Initial sales are strong and if they continue Culberston hopes to get some machines dedicated to creating the Hammer Jammer.

“The first 500 we made shipped in the last six weeks,” Culberston said. “Right now we’re trying to gear up for Christmas. We have a window where we could move 30,000-50,000 units. There’s really good potential for this product. We’re talking in the millions.”

MACA Plastics has already shipped the Hammer Jammer to over 60 countries and just recently sold to a large distributor in Germany.

“We’re sending a shipment to Germany in a week or two where the largest musical distributor in Europe is located,” Culbertson said. “They’re getting 200 Hammer Jammers just as a test order.”

Culbertson said the way this changes the sound of the guitar, this device could be “game-changing” for the music industry.

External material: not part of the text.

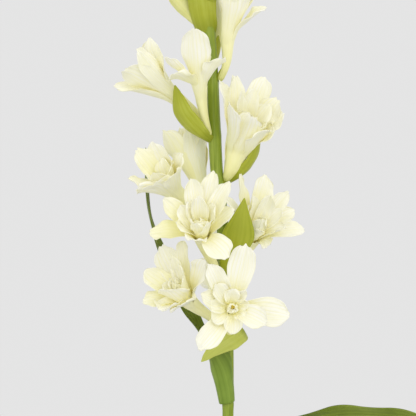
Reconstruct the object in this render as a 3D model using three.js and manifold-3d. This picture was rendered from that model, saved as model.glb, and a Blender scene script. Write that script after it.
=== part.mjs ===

“The sound changes so much with this there’s real potential that this could be game-changing,” Culbertson said. “It makes almost a new instrument between a piano and a guitar.”

Culbertson and McCaw hope the simplicity of creating a device that can just be struck rather than strummed will help tap into the markets of people who otherwise wouldn’t be able to play a guitar, such as those with handicaps.

“The other side is people with arthritis or disabled injuries, this makes it easier to tap the hammers rather than to hold a pick and strum,” Culbertson said.

The device is so simple that Culbertson said he couldn’t believe nobody had put it on the market before.

“It is a no brainer,” Culbertson said. “Why didn’t someone come up with this before? To me that’s the genius of it. Nobody’s done it.”

Along with the simplicity, Culbertson likes the product for the fact that the musician still has to rely on his or her own talent, without the help of electronic aids.

“We’re not taking electronics to enhance the player’s artistic ability,” Culbertson said. “The player is still playing the instrument and it’s still based on their skill level.”

McCaw believes the “surface is just being scratched with this product” and hopes the Hammer Jammer really takes off with the next generation of musicians.

“There’s the next 14-year-old Eric Clapton nobody knows yet playing in his basement,” McCaw said. “We want him to showcase this product and have it take off and we’ll ride that wave.”